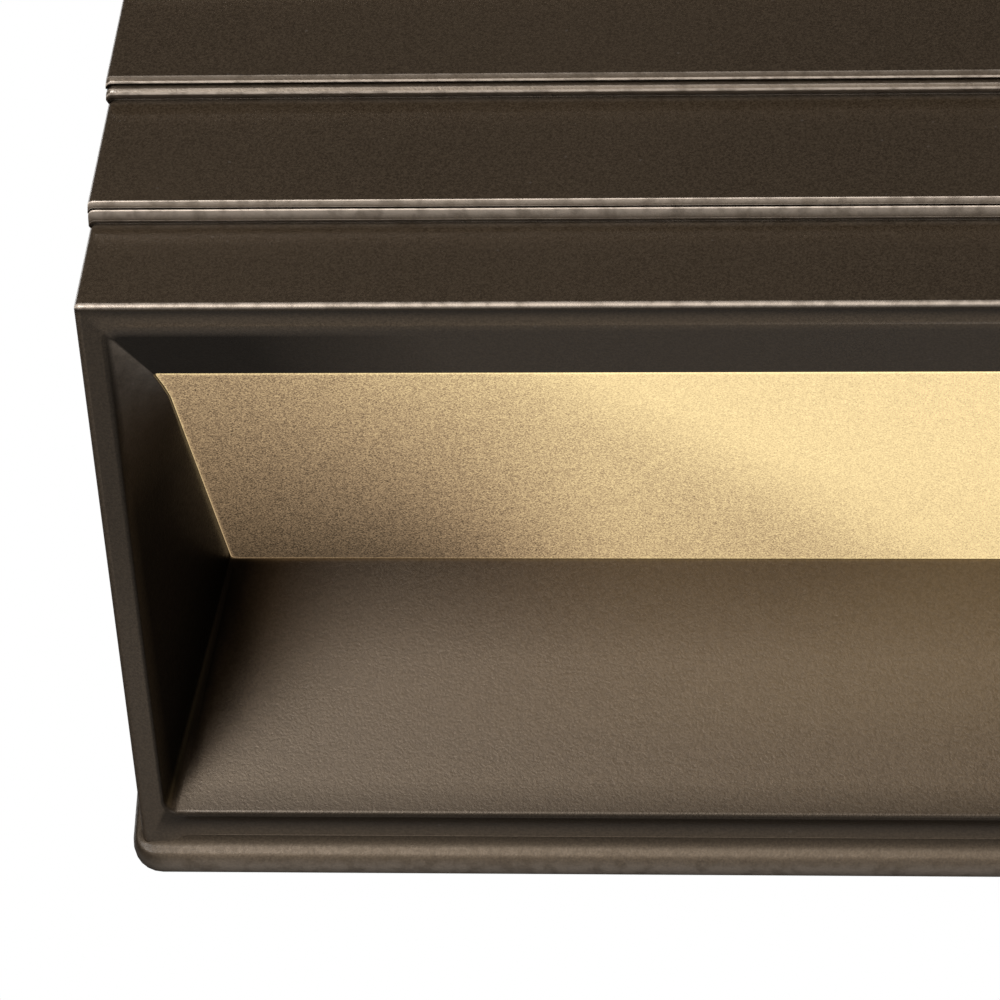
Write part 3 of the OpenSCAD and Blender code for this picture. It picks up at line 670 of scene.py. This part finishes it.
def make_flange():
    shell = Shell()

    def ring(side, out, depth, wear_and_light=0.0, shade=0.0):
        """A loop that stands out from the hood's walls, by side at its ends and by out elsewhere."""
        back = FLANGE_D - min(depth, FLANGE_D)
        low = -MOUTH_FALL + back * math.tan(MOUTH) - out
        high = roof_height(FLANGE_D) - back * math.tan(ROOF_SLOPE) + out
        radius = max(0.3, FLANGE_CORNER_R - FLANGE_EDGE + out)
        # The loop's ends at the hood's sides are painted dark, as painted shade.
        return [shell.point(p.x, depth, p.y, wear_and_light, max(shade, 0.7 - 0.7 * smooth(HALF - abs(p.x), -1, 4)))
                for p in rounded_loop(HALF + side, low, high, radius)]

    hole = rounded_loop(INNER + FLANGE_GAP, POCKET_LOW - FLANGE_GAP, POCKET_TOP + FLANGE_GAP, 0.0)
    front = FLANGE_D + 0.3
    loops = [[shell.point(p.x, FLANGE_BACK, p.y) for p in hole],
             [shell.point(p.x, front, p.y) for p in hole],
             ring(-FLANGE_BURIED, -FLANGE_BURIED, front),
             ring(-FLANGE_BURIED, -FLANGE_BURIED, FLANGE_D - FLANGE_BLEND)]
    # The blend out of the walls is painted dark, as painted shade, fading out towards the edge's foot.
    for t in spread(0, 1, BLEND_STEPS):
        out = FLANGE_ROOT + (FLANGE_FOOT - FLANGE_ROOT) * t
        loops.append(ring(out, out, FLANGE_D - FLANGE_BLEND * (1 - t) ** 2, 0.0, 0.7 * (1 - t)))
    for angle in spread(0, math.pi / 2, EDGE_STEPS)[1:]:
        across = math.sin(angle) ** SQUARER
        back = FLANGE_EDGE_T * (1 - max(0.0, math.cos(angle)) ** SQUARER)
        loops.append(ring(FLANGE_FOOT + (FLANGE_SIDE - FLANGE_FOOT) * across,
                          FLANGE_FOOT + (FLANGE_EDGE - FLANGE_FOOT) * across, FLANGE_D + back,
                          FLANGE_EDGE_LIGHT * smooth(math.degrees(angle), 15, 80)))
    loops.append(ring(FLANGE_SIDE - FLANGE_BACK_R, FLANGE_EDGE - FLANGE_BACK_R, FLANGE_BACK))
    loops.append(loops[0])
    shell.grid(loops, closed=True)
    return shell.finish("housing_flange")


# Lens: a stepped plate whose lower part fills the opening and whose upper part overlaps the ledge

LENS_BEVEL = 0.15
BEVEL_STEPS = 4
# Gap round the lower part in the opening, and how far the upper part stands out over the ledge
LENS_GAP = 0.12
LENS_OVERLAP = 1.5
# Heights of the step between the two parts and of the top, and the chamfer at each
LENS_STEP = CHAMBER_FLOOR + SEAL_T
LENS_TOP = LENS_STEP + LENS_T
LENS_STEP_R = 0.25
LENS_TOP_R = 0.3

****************

#### Directive:
Restate the data above word for word.

#### Solution:
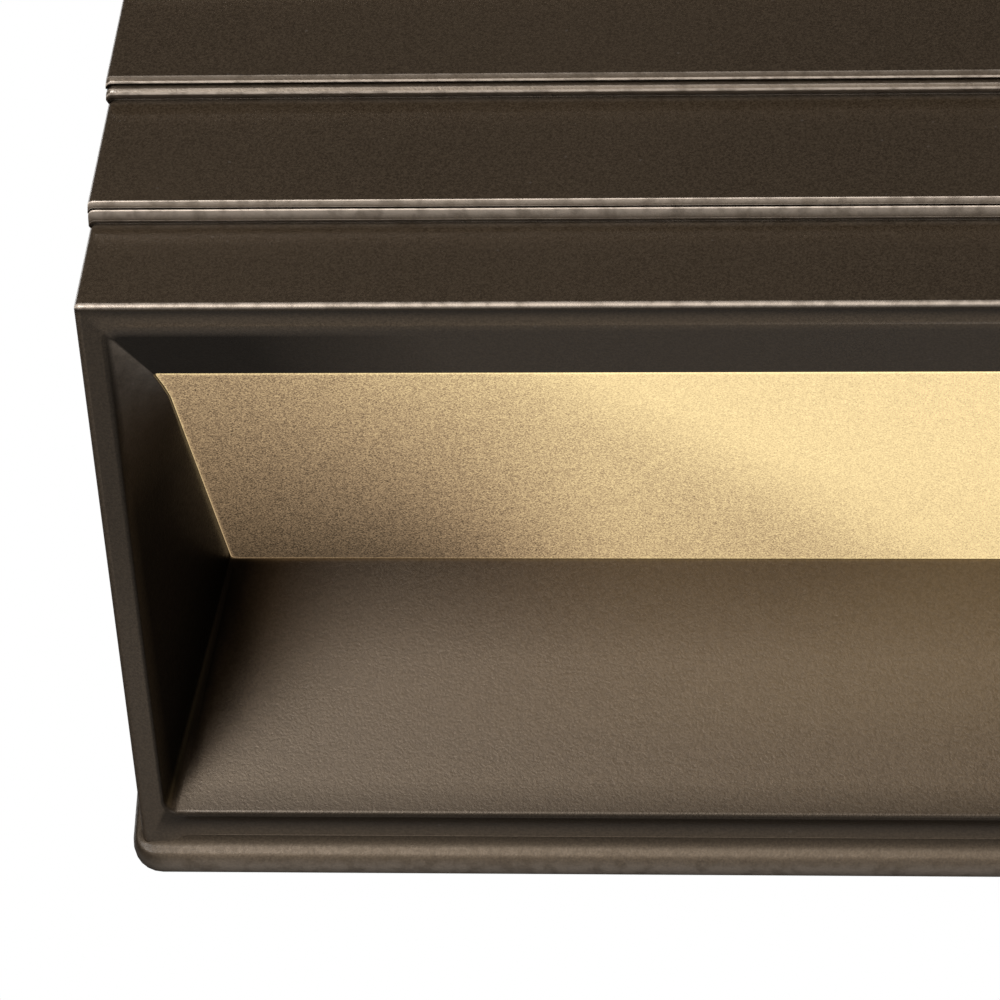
Write part 3 of the OpenSCAD and Blender code for this picture. It picks up at line 670 of scene.py. This part finishes it.
def make_flange():
    shell = Shell()

    def ring(side, out, depth, wear_and_light=0.0, shade=0.0):
        """A loop that stands out from the hood's walls, by side at its ends and by out elsewhere."""
        back = FLANGE_D - min(depth, FLANGE_D)
        low = -MOUTH_FALL + back * math.tan(MOUTH) - out
        high = roof_height(FLANGE_D) - back * math.tan(ROOF_SLOPE) + out
        radius = max(0.3, FLANGE_CORNER_R - FLANGE_EDGE + out)
        # The loop's ends at the hood's sides are painted dark, as painted shade.
        return [shell.point(p.x, depth, p.y, wear_and_light, max(shade, 0.7 - 0.7 * smooth(HALF - abs(p.x), -1, 4)))
                for p in rounded_loop(HALF + side, low, high, radius)]

    hole = rounded_loop(INNER + FLANGE_GAP, POCKET_LOW - FLANGE_GAP, POCKET_TOP + FLANGE_GAP, 0.0)
    front = FLANGE_D + 0.3
    loops = [[shell.point(p.x, FLANGE_BACK, p.y) for p in hole],
             [shell.point(p.x, front, p.y) for p in hole],
             ring(-FLANGE_BURIED, -FLANGE_BURIED, front),
             ring(-FLANGE_BURIED, -FLANGE_BURIED, FLANGE_D - FLANGE_BLEND)]
    # The blend out of the walls is painted dark, as painted shade, fading out towards the edge's foot.
    for t in spread(0, 1, BLEND_STEPS):
        out = FLANGE_ROOT + (FLANGE_FOOT - FLANGE_ROOT) * t
        loops.append(ring(out, out, FLANGE_D - FLANGE_BLEND * (1 - t) ** 2, 0.0, 0.7 * (1 - t)))
    for angle in spread(0, math.pi / 2, EDGE_STEPS)[1:]:
        across = math.sin(angle) ** SQUARER
        back = FLANGE_EDGE_T * (1 - max(0.0, math.cos(angle)) ** SQUARER)
        loops.append(ring(FLANGE_FOOT + (FLANGE_SIDE - FLANGE_FOOT) * across,
                          FLANGE_FOOT + (FLANGE_EDGE - FLANGE_FOOT) * across, FLANGE_D + back,
                          FLANGE_EDGE_LIGHT * smooth(math.degrees(angle), 15, 80)))
    loops.append(ring(FLANGE_SIDE - FLANGE_BACK_R, FLANGE_EDGE - FLANGE_BACK_R, FLANGE_BACK))
    loops.append(loops[0])
    shell.grid(loops, closed=True)
    return shell.finish("housing_flange")


# Lens: a stepped plate whose lower part fills the opening and whose upper part overlaps the ledge

LENS_BEVEL = 0.15
BEVEL_STEPS = 4
# Gap round the lower part in the opening, and how far the upper part stands out over the ledge
LENS_GAP = 0.12
LENS_OVERLAP = 1.5
# Heights of the step between the two parts and of the top, and the chamfer at each
LENS_STEP = CHAMBER_FLOOR + SEAL_T
LENS_TOP = LENS_STEP + LENS_T
LENS_STEP_R = 0.25
LENS_TOP_R = 0.3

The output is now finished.